-- WHAT IS ASKED --
Copy each line exactly.

━━━━━ PROVIDED DATA

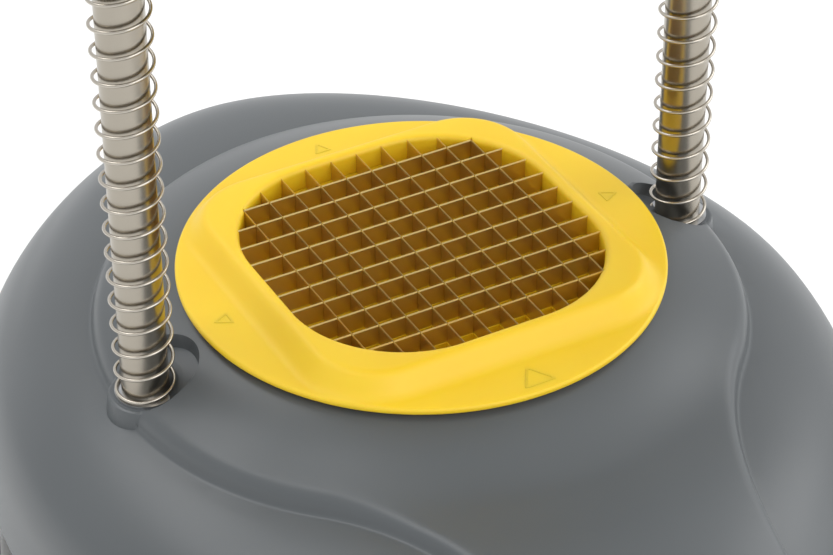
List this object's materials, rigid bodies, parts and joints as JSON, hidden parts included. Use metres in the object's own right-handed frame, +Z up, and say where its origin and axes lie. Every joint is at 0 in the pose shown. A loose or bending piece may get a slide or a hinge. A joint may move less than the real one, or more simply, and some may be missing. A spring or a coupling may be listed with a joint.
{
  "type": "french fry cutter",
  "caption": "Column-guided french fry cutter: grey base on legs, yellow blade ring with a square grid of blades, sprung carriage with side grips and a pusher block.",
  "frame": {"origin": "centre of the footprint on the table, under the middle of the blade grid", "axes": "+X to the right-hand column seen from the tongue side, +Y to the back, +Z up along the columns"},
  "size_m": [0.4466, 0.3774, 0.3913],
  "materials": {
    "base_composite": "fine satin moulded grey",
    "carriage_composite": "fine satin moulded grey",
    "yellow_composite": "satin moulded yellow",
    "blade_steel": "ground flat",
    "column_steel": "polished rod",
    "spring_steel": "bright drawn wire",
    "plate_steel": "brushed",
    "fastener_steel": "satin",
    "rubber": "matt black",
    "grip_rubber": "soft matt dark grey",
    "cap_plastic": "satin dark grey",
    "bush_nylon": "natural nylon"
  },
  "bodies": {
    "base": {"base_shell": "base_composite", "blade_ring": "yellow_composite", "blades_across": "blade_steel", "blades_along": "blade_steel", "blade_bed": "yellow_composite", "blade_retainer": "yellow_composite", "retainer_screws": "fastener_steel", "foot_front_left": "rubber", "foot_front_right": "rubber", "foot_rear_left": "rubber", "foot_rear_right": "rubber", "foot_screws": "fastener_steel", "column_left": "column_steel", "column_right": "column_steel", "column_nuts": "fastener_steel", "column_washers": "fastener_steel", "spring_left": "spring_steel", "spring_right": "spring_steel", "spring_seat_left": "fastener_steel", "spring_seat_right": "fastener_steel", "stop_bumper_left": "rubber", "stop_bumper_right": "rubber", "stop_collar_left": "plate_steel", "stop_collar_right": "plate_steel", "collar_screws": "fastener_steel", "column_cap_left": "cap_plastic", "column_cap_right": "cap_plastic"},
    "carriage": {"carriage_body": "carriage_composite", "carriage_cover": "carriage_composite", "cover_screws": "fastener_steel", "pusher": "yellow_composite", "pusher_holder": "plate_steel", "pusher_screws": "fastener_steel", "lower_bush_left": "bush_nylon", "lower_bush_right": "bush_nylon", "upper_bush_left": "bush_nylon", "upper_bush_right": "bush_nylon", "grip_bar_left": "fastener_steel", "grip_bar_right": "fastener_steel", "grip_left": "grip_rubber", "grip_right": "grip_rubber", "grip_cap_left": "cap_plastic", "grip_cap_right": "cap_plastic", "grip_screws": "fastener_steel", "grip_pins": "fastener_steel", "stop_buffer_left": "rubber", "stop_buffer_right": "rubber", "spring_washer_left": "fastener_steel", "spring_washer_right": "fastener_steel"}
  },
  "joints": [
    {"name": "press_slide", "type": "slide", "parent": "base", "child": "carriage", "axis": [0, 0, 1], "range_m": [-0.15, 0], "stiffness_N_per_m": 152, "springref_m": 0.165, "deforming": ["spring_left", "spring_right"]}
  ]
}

━━━━━━━━━━

-- TASK SOLUTION --
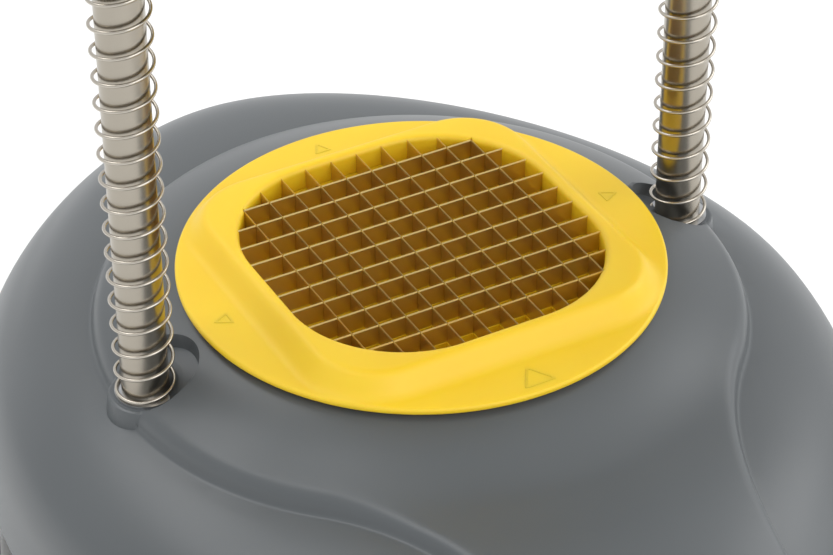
List this object's materials, rigid bodies, parts and joints as JSON, hidden parts included. Use metres in the object's own right-handed frame, +Z up, and say where its origin and axes lie. Every joint is at 0 in the pose shown. A loose or bending piece may get a slide or a hinge. A joint may move less than the real one, or more simply, and some may be missing. A spring or a coupling may be listed with a joint.
{
  "type": "french fry cutter",
  "caption": "Column-guided french fry cutter: grey base on legs, yellow blade ring with a square grid of blades, sprung carriage with side grips and a pusher block.",
  "frame": {"origin": "centre of the footprint on the table, under the middle of the blade grid", "axes": "+X to the right-hand column seen from the tongue side, +Y to the back, +Z up along the columns"},
  "size_m": [0.4466, 0.3774, 0.3913],
  "materials": {
    "base_composite": "fine satin moulded grey",
    "carriage_composite": "fine satin moulded grey",
    "yellow_composite": "satin moulded yellow",
    "blade_steel": "ground flat",
    "column_steel": "polished rod",
    "spring_steel": "bright drawn wire",
    "plate_steel": "brushed",
    "fastener_steel": "satin",
    "rubber": "matt black",
    "grip_rubber": "soft matt dark grey",
    "cap_plastic": "satin dark grey",
    "bush_nylon": "natural nylon"
  },
  "bodies": {
    "base": {"base_shell": "base_composite", "blade_ring": "yellow_composite", "blades_across": "blade_steel", "blades_along": "blade_steel", "blade_bed": "yellow_composite", "blade_retainer": "yellow_composite", "retainer_screws": "fastener_steel", "foot_front_left": "rubber", "foot_front_right": "rubber", "foot_rear_left": "rubber", "foot_rear_right": "rubber", "foot_screws": "fastener_steel", "column_left": "column_steel", "column_right": "column_steel", "column_nuts": "fastener_steel", "column_washers": "fastener_steel", "spring_left": "spring_steel", "spring_right": "spring_steel", "spring_seat_left": "fastener_steel", "spring_seat_right": "fastener_steel", "stop_bumper_left": "rubber", "stop_bumper_right": "rubber", "stop_collar_left": "plate_steel", "stop_collar_right": "plate_steel", "collar_screws": "fastener_steel", "column_cap_left": "cap_plastic", "column_cap_right": "cap_plastic"},
    "carriage": {"carriage_body": "carriage_composite", "carriage_cover": "carriage_composite", "cover_screws": "fastener_steel", "pusher": "yellow_composite", "pusher_holder": "plate_steel", "pusher_screws": "fastener_steel", "lower_bush_left": "bush_nylon", "lower_bush_right": "bush_nylon", "upper_bush_left": "bush_nylon", "upper_bush_right": "bush_nylon", "grip_bar_left": "fastener_steel", "grip_bar_right": "fastener_steel", "grip_left": "grip_rubber", "grip_right": "grip_rubber", "grip_cap_left": "cap_plastic", "grip_cap_right": "cap_plastic", "grip_screws": "fastener_steel", "grip_pins": "fastener_steel", "stop_buffer_left": "rubber", "stop_buffer_right": "rubber", "spring_washer_left": "fastener_steel", "spring_washer_right": "fastener_steel"}
  },
  "joints": [
    {"name": "press_slide", "type": "slide", "parent": "base", "child": "carriage", "axis": [0, 0, 1], "range_m": [-0.15, 0], "stiffness_N_per_m": 152, "springref_m": 0.165, "deforming": ["spring_left", "spring_right"]}
  ]
}